Juusstt plain creepy.


I DO love the jet, it's cool.

You can see the brush strokes the artist made.

My Pretty Darned Faded Ponies.

Beyond the playground are some basketball courts, picnic areas and lots and LOTS of grasshoppers that liked to fly up and smack me on the forehead.

'OK little Jimmy, go play on the rusted farm equipment until the hot dogs are ready!'

Hopefully no one was sitting here when that branch came down.

The plaque commemerates the founder of Pearsonville.  Hopefully it didn't fall on him and they just left him there, the flowers are a bit disconcerting.  They...they wouldn't have buried him in the city park...right...?

World's most dangerous bleachers.

Yikes.  Only die-hard fans would sit on these things.

When I was a kid these merry-go-rounds of death were a staple in every playground.  If your friends got it going fast while you were on it and you flew off or threw up, they'd just laugh.

'This is fun, mom!'

'Pose like a Frazetta painting!'
"What's that?'
Oh, dear.  I've missed an aspect of my child's upbringing.  'Pretend you're a rodeo rider.'
Ah.  Ok.

Next to the Pink Lady are the closed market & trading post.  I'd been through here in the 70's & 80's when they were still open, they were cool.

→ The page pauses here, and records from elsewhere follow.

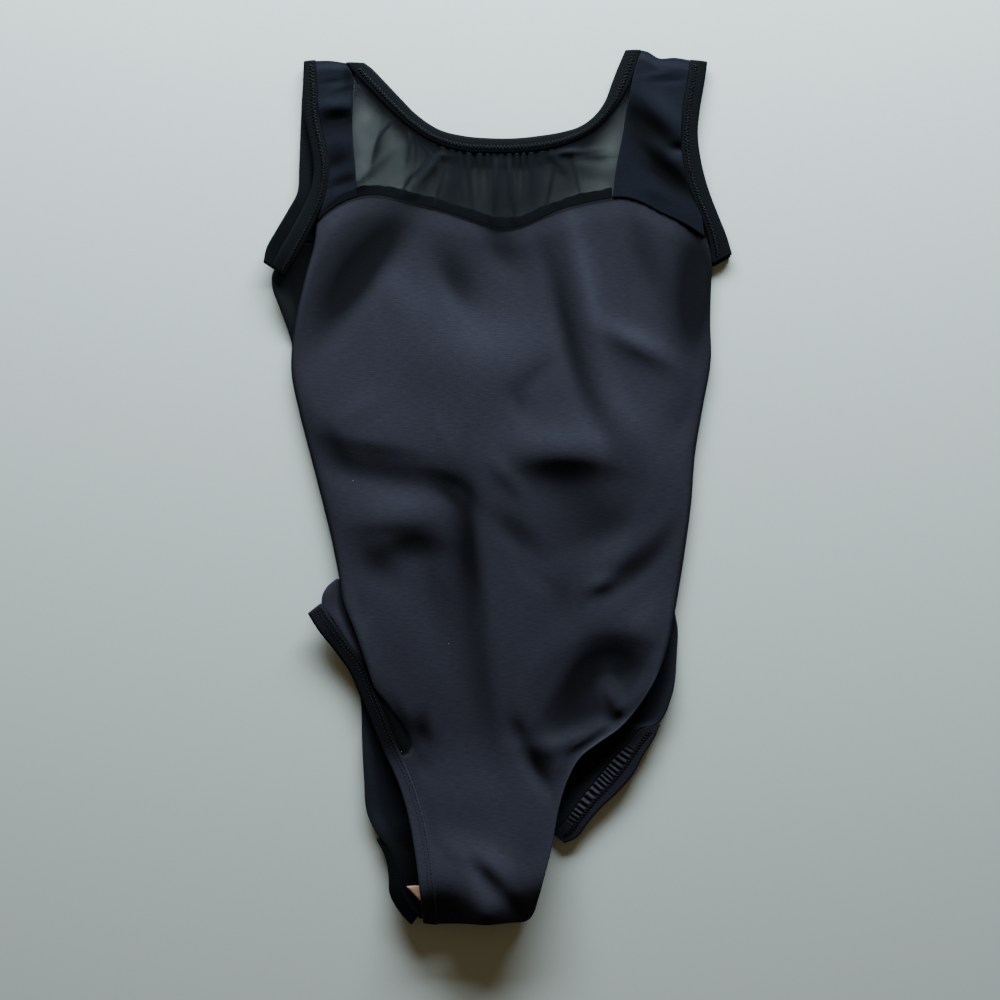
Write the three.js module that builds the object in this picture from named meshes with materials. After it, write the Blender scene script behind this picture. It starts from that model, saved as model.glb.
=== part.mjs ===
// A sleeveless dance leotard of matt stretch knit with a sheer net yoke, laid flat on its back with the front
// uppermost. +Z is up, +Y runs to the shoulders, and the origin lies on the floor under the middle of the garment.
// Lengths are in millimetres. Left and right are as the picture shows them, seen from above.
import * as THREE from "three";

// Walls of the cloth and its trims
const KNIT = 1.2;
const NET = 1.0;
const BAND = 1.8;
const LINING = 1.0;

// Spaces between the pieces. SEAM_STEP is how far a piece stands off a sloping seam, measured along +Y.
const SEAM = 0.3;
const SEAM_STEP = 0.78;
const NECK_STEP = 0.6;

// Lowest heights of the middle surfaces of the front's knit and net, and how softly they are held there
const LOWEST_KNIT = KNIT + SEAM + KNIT / 2 + 0.1;
const LOWEST_NET = NET + SEAM + NET / 2 + 0.6;
const KNEE = 0.5;

// Heights of the front's middle surface above the floor
const CROWN = 5.2;
const SHOULDER = { seam: 5.0, crown: 4.6, tip: 2.8, low: 2.4, tipFrom: 0.93 };
const YOKE = { seam: 4.7, neck: 3.5, seamFade: 0.125, neckFade: 0.17 };
const SEAM_DIP = { depth: 0.7, from: 0.985 };
const SEAM_TAPE = { z: 3.0, slope: 0.3, off: 0.6, height: 8, from: -128, to: 86 };

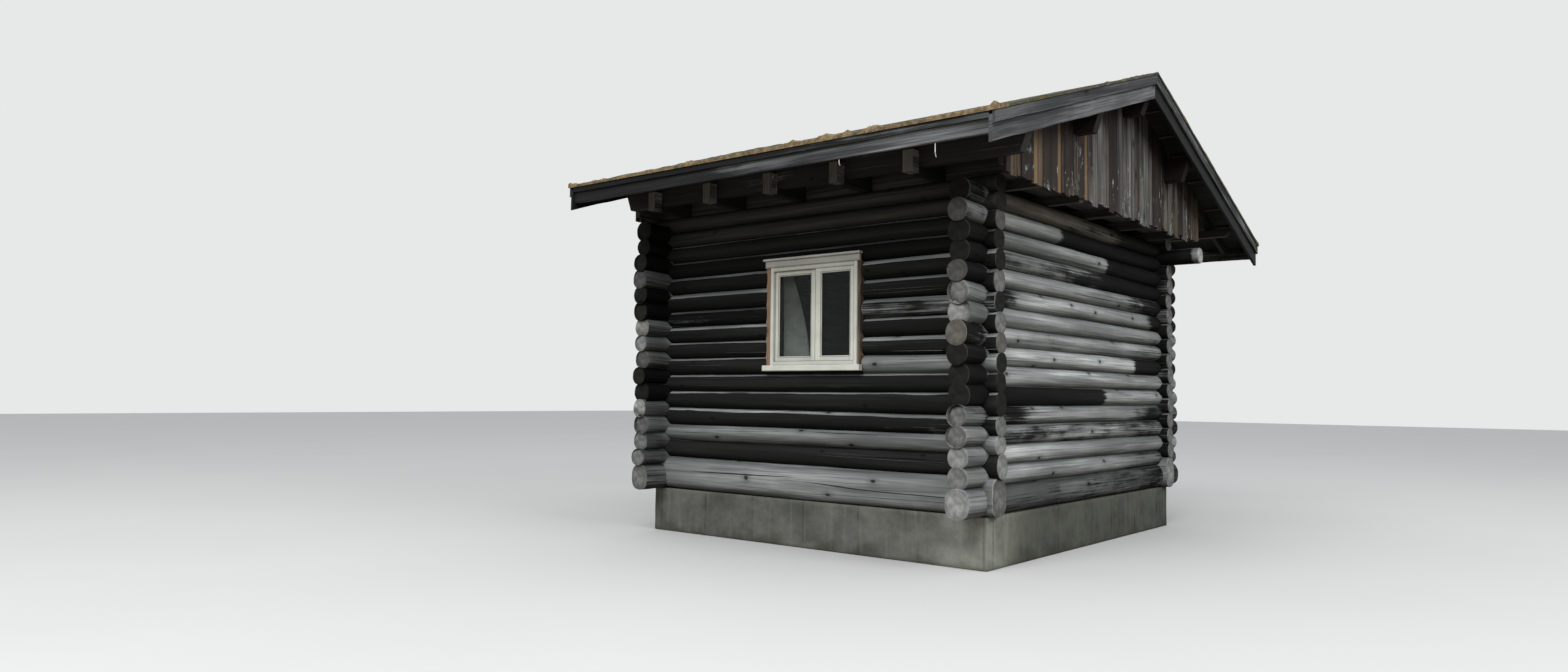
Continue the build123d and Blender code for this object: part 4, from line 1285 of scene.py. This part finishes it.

You can tell when time stopped here.

Farther up the road we swung off and went to Garlock, a tiny ghost town that time and travelers have not been kind to.


The entire townsite was fenced off, sadly, and this is as close as you can get.  I'm quite sure that the rattlesnake warning was no empty promise.



In this building you can peek in juuuust enough to make you wish you could see more.

The orange flowers of last month are this month's windblown detritus.

The place was duly posted.

Again, it made you wish you could get closer.



Don't know how much longer Garlock will last.

Outside of Bridgeport I was pleased to see a brand new marker!

I was impressed by how elaborate this E Clampus Vitus marker is.

The tile and coins I fully expect to be vandalized or stolen sooner or later.

'I believe it because it is absurd', the Clamper's motto...although it looks to be misspelled.

After this it was time to head home!